Nominating Criteria for Board Members

 

In evaluating candidates to recommend to the Board as nominees for Director, the Committee shall take into account the applicable requirements for directors under the Exchange Act, the listing standards of the NYSE MKT and Director Qualification Standards provided in the Company's Governance Principles. The Committee may take into consideration such other factors and criteria as it deems appropriate in evaluating a candidate, including his or her knowledge, expertise, skills, integrity, diversity, judgment, business or other experience, reputation in the business community, the interplay of the candidate's experience with the experience of other Board members, and the extent to which the candidate would be a desirable addition to the Board and any committees.
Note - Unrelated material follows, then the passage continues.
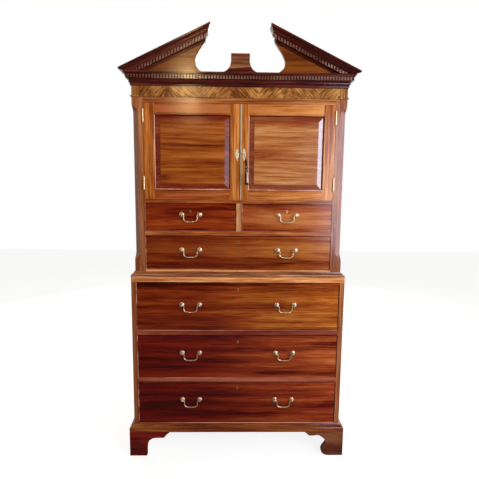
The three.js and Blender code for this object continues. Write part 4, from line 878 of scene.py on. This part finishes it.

The Committee may consider candidates suggested by management, other members of the Board or shareholders.


Board Committee Member Qualifications

 

In evaluating candidates to recommend to the Board for appointment to committees of the Board, the Committee shall take into account the applicable requirements for members of committees of boards of directors under the Exchange Act, the listing standards of the NYSE MKT and the Company's Governance Principles. The Committee shall also take into consideration the factors and requirements set forth in the charter of such Committee, if any. The Committee may take into consideration such other factors or criteria that the Committee deems appropriate in evaluating a candidate, including his or her knowledge, expertise, skills and business or other experience relevant to the duties and responsibilities of the Committee.